[Stored dataset items]
↓↓↓

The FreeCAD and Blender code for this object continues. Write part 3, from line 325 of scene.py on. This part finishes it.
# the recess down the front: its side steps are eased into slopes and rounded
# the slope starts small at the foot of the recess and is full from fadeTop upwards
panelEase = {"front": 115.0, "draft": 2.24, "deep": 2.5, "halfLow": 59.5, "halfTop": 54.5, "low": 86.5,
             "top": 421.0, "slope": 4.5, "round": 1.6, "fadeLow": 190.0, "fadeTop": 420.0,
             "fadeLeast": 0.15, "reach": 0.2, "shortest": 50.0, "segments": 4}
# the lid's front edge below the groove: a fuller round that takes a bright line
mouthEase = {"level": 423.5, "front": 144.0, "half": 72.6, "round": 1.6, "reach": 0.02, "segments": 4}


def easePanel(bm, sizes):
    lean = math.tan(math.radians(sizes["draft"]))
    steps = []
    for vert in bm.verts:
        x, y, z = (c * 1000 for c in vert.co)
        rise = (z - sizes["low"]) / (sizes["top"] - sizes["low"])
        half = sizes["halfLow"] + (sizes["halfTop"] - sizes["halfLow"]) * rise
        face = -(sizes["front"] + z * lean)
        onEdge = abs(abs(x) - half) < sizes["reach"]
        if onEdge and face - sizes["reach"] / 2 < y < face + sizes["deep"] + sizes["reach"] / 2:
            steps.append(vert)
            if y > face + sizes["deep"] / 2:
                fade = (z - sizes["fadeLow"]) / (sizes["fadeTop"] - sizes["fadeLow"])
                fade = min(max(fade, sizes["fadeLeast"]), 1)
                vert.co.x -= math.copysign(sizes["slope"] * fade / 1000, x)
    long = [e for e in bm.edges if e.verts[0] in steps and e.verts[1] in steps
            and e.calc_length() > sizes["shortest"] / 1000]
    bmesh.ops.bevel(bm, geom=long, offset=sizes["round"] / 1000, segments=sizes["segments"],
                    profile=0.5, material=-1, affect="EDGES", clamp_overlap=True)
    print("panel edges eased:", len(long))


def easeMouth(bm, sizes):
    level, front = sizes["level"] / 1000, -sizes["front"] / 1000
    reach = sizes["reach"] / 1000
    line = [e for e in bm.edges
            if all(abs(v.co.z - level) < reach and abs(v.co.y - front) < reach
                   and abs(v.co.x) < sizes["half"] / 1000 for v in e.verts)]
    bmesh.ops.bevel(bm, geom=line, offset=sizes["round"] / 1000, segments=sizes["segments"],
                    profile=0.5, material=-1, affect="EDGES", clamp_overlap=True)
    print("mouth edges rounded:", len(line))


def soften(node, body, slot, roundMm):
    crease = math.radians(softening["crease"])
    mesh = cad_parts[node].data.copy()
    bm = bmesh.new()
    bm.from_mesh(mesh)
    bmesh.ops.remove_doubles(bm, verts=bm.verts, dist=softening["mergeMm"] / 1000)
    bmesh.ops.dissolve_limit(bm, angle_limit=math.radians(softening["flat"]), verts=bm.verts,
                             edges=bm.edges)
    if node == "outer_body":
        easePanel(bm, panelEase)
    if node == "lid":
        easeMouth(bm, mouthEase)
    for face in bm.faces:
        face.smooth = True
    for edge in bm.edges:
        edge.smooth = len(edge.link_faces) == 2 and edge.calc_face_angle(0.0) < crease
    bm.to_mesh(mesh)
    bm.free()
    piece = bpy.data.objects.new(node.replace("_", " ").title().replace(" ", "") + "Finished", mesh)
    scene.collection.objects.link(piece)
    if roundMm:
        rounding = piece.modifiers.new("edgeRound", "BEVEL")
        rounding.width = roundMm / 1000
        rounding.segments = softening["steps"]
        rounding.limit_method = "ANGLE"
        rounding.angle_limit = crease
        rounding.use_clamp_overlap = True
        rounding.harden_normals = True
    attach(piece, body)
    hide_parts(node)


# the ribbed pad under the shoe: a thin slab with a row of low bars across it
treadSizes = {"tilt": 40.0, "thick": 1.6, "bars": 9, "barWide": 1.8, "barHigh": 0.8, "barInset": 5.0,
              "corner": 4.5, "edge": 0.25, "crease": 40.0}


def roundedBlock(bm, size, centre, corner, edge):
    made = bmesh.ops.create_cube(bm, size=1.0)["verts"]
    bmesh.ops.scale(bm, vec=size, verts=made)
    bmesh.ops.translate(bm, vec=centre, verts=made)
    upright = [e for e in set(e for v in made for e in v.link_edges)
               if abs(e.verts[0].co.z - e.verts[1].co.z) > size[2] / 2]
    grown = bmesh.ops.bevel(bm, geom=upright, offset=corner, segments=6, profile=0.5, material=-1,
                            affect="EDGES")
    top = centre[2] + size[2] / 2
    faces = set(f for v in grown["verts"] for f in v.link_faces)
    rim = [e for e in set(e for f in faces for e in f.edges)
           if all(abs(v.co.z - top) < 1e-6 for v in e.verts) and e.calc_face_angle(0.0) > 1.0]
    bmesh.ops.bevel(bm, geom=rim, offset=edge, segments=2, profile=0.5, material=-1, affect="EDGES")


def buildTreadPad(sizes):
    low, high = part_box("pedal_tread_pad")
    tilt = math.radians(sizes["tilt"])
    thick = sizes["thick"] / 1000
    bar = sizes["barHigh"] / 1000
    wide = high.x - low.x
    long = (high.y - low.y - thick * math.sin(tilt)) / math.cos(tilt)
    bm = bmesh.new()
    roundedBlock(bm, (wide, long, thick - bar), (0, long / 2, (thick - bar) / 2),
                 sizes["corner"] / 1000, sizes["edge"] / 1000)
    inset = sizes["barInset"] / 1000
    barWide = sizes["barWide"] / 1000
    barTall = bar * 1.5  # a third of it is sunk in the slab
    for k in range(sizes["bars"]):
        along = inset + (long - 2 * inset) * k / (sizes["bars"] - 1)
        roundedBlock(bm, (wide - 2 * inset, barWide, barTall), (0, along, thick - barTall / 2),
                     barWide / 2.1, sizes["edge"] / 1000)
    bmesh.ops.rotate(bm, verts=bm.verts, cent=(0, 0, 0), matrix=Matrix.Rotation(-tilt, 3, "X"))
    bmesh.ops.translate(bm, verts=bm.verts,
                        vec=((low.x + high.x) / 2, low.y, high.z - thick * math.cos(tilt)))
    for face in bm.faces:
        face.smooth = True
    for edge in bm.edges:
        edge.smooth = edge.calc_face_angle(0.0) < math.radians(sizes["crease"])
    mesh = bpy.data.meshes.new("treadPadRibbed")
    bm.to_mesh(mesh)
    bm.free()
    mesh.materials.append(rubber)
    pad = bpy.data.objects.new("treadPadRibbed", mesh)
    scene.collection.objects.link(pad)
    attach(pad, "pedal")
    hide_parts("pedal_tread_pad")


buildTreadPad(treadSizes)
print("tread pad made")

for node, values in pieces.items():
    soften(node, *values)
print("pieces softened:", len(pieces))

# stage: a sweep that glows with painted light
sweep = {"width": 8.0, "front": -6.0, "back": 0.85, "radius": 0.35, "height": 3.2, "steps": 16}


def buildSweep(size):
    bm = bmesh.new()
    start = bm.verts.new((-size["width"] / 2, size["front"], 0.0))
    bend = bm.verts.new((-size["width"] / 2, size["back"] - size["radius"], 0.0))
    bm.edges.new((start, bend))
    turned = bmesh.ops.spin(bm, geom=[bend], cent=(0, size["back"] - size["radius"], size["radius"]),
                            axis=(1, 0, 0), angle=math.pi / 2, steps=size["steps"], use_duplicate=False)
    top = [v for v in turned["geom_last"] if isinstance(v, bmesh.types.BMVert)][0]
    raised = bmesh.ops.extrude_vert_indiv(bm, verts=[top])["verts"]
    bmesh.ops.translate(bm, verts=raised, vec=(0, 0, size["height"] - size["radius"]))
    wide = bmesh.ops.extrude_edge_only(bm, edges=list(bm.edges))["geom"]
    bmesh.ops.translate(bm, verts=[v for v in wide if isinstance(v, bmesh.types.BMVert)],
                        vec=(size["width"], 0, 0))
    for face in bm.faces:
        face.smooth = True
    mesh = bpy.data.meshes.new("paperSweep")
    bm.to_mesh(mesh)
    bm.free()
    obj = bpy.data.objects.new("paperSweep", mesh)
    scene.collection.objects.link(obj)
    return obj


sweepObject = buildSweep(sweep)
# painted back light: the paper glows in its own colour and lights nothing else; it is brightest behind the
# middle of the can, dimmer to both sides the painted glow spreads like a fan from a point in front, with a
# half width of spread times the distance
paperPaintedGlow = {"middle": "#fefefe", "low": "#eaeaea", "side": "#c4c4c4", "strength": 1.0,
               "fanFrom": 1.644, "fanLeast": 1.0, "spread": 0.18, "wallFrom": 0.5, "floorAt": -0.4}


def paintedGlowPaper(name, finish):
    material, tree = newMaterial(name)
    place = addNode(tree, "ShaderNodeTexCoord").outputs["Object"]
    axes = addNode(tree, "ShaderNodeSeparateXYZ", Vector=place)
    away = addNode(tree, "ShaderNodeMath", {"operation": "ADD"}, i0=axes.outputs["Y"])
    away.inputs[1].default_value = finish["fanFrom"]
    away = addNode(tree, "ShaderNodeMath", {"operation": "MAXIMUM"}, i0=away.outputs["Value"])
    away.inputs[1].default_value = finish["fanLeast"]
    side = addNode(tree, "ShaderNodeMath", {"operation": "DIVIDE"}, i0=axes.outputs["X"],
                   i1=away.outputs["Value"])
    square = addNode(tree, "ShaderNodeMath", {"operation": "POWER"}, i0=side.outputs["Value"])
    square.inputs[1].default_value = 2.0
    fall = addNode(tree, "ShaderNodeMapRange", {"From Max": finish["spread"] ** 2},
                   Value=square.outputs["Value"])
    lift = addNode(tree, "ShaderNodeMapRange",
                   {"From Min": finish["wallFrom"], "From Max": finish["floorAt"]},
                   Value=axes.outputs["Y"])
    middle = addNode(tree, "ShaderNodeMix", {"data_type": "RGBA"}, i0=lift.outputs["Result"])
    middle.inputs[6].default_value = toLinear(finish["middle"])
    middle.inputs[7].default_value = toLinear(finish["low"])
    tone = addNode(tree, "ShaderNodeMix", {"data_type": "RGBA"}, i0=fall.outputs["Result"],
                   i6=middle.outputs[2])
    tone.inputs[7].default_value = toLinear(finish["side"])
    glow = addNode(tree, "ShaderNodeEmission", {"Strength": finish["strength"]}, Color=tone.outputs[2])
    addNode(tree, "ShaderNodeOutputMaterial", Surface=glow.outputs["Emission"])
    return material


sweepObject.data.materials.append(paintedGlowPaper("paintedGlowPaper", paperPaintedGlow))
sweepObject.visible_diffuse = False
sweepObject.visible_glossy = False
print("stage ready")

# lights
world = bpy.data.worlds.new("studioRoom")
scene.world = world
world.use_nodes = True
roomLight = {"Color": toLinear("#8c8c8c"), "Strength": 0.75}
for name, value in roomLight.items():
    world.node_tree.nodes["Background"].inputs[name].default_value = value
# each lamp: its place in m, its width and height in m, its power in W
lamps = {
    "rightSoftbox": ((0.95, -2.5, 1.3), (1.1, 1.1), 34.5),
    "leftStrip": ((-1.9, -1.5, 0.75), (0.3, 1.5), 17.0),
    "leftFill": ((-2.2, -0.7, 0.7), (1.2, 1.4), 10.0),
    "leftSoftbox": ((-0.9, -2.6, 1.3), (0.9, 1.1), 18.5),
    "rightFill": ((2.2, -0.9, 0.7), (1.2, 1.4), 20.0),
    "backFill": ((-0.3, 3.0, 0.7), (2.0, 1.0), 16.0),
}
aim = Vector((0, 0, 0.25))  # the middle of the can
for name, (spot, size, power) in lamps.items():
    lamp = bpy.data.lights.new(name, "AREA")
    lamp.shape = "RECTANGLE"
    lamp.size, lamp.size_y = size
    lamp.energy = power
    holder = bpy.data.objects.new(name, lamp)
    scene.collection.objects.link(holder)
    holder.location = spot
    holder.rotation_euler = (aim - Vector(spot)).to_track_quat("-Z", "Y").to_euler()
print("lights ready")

↑↑↑
↓↓↓

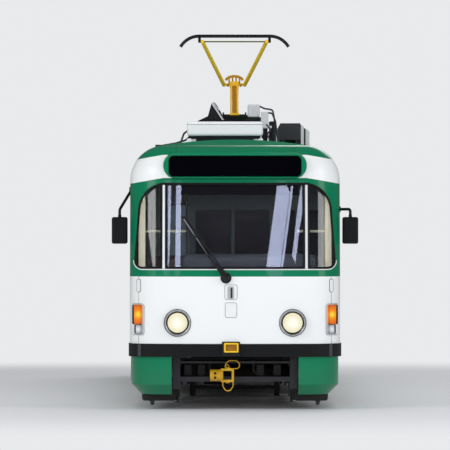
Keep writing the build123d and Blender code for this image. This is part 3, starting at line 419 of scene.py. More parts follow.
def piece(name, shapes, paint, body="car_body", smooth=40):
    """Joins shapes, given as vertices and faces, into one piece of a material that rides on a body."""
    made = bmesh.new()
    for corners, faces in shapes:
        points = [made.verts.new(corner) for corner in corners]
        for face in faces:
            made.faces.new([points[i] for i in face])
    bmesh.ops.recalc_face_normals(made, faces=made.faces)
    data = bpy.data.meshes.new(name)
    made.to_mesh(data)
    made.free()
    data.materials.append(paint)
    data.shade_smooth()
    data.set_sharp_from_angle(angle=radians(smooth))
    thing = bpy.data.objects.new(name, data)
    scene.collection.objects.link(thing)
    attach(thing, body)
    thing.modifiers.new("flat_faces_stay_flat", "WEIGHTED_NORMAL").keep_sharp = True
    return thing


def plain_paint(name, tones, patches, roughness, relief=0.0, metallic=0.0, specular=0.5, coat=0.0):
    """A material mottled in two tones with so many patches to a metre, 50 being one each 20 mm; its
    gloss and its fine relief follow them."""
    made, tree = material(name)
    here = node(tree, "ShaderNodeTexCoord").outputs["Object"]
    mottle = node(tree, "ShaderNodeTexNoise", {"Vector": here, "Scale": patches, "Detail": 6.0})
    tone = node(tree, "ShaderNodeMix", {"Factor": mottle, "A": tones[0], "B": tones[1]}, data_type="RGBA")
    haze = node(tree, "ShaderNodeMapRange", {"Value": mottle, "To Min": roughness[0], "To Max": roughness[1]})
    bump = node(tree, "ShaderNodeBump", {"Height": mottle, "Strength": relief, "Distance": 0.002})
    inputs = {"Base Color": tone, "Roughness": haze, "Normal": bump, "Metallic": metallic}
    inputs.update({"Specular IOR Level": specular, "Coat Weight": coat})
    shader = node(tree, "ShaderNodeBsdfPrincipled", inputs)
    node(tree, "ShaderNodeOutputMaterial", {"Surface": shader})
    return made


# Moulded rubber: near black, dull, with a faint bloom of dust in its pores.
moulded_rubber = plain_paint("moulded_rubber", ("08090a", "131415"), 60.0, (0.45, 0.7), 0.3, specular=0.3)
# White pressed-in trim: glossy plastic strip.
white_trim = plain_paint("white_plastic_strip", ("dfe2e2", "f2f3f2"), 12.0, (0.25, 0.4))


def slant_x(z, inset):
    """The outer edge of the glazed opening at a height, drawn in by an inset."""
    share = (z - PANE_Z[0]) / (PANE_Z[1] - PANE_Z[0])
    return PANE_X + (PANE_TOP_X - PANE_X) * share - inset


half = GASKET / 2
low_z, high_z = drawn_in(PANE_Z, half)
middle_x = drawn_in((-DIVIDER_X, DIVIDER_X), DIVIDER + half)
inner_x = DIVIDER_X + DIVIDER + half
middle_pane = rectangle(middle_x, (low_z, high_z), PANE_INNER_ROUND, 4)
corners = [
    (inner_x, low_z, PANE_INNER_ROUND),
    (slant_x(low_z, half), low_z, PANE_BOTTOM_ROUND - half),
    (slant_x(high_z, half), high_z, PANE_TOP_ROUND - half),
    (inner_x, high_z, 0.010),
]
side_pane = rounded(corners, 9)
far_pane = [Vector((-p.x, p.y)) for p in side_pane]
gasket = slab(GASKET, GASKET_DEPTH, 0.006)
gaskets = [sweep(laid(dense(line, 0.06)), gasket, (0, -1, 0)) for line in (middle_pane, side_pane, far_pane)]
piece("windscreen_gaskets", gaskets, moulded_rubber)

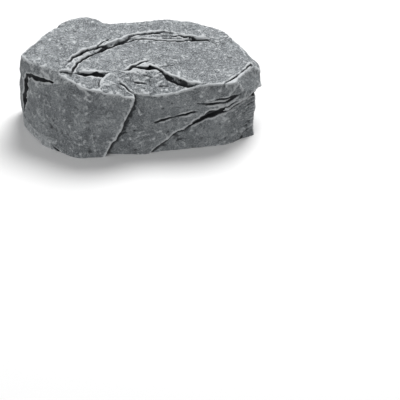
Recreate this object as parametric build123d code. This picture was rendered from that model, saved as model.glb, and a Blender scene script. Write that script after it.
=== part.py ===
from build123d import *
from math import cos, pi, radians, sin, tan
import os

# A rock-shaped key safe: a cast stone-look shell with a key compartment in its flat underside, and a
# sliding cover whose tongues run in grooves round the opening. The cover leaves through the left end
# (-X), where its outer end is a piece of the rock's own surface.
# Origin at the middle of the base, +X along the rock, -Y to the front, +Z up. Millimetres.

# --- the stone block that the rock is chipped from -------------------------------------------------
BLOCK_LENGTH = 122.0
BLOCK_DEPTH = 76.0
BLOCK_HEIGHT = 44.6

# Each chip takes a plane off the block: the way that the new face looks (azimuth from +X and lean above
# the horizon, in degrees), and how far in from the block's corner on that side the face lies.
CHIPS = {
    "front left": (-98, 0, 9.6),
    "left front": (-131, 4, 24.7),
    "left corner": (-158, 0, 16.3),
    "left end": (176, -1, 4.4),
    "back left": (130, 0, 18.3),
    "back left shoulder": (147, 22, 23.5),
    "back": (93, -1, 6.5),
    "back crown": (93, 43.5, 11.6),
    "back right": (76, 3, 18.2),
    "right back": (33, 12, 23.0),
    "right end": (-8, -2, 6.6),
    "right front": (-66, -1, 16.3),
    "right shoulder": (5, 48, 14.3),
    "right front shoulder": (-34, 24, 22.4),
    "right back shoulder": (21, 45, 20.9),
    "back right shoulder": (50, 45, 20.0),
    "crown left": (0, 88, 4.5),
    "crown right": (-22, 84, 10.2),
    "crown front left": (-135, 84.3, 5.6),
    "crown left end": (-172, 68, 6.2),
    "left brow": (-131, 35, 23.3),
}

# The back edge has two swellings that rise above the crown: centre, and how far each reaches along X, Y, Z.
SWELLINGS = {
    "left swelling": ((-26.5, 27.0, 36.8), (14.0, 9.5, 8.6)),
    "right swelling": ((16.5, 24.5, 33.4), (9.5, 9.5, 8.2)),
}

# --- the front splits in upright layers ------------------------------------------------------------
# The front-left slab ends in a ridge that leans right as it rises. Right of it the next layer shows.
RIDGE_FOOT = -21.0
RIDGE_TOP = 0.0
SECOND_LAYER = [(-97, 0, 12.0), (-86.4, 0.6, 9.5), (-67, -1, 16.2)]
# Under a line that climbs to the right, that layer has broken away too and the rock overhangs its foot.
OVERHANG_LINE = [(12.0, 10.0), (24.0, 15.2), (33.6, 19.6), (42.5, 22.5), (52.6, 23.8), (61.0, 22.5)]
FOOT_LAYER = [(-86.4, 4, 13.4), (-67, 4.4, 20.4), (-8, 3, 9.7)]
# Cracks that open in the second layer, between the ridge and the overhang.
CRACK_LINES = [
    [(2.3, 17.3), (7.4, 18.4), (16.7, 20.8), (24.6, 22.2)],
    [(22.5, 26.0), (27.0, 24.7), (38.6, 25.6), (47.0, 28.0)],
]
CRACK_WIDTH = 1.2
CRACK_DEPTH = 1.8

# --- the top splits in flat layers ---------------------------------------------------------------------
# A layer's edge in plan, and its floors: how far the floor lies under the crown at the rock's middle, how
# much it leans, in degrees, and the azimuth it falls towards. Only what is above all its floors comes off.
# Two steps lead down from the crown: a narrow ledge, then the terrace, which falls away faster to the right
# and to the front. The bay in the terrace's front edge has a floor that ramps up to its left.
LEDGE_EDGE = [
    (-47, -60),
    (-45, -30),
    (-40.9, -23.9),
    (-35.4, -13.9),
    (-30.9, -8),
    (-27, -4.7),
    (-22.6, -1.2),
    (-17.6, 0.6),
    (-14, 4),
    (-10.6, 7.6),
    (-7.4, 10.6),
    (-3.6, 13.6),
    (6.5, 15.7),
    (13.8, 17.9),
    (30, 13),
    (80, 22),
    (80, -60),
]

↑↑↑

Task:
Give again only the lines that run from the line with "Keep writing the" to the line with "return thing". Include both of those lines exactly as written.

Output:
Keep writing the build123d and Blender code for this image. This is part 3, starting at line 419 of scene.py. More parts follow.
def piece(name, shapes, paint, body="car_body", smooth=40):
    """Joins shapes, given as vertices and faces, into one piece of a material that rides on a body."""
    made = bmesh.new()
    for corners, faces in shapes:
        points = [made.verts.new(corner) for corner in corners]
        for face in faces:
            made.faces.new([points[i] for i in face])
    bmesh.ops.recalc_face_normals(made, faces=made.faces)
    data = bpy.data.meshes.new(name)
    made.to_mesh(data)
    made.free()
    data.materials.append(paint)
    data.shade_smooth()
    data.set_sharp_from_angle(angle=radians(smooth))
    thing = bpy.data.objects.new(name, data)
    scene.collection.objects.link(thing)
    attach(thing, body)
    thing.modifiers.new("flat_faces_stay_flat", "WEIGHTED_NORMAL").keep_sharp = True
    return thing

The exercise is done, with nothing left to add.